Now that's all well and good in a New Age, touchy-feely sort of way. But amid all of the turmoil businesses are facing right now, should efforts to make work more meaningful really be a priority? After all, nobody is going to feel good about work if the company has to close its doors.
According to research by Adam Grant, an associate professor of management at the Wharton School, making this connection doesn't just improve morale. It also has a huge impact on the bottom line. Grant has discovered that when people get to meet a living, breathing person who benefits from their work, their job performance skyrockets. In one study, Grant found that university fund-raisers who listened to a scholarship recipient tell how the assistance had benefited him increased by 200% the number of weekly calls they made to potential donors. The average amount of funds they brought in jumped 500%, from $400 per week to more than $2,000 per week.

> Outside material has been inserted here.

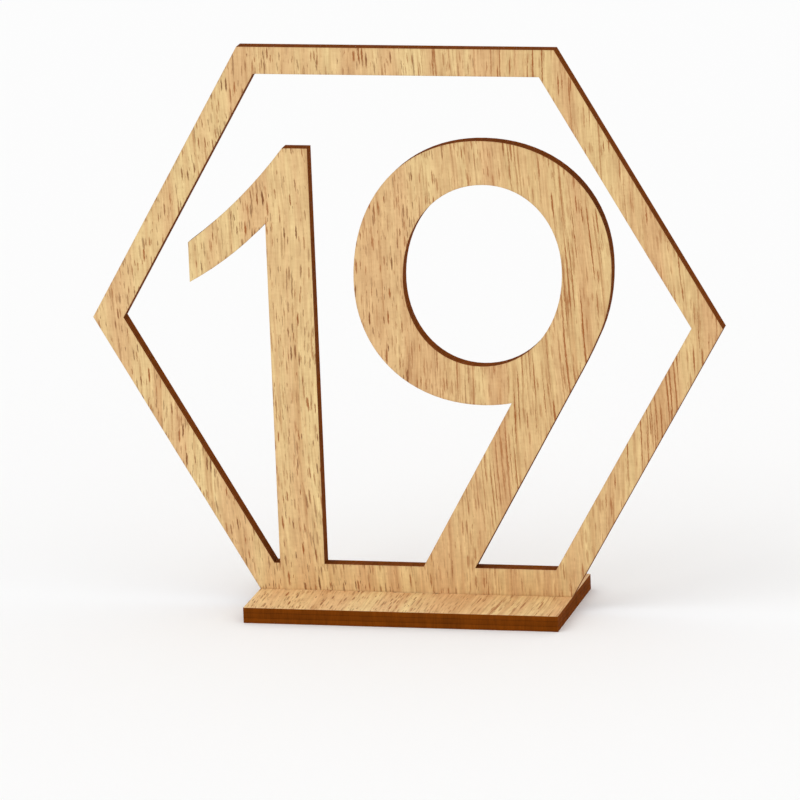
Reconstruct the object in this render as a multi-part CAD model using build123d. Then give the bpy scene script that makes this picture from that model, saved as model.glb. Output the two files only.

That's an impressive increase in performance by any standard. It's especially so when you consider what did not happen to create the surge in productivity. The callers were not offered a raise. They did not go through extra training to sharpen their interpersonal skills or persuasion techniques. Their managers did not receive extra training on how to be more charismatic or transformational. It required no internal branding effort to communicate a newer, more inspiring vision. The only expense incurred by the organization—time or money—for this dramatic increase in productivity was the 10 minutes of time that fund-raisers spent listening to the beneficiary of their work.
Grant has found the same kinds of performance increases in sales reps, firefighters, police officers, lifeguards, and MBA students. In his opinion, it should come as no surprise that making work more meaningful should motivate significantly higher performance. What does surprise him is how slowly most managers are responding to this motivational opportunity. "In national surveys over the past three decades, meaningful work has swamped all other job attributes as the No. 1 feature that Americans value in a job, yet so many managers spend very little time thinking about how to make work more meaningful," he says. Is it any wonder why it affects bottom-line performance?
On the flip side, research shows that employees who fail to link what they do to the benefit it provides others are much more likely to slack off. The moral of the story is that meaning matters.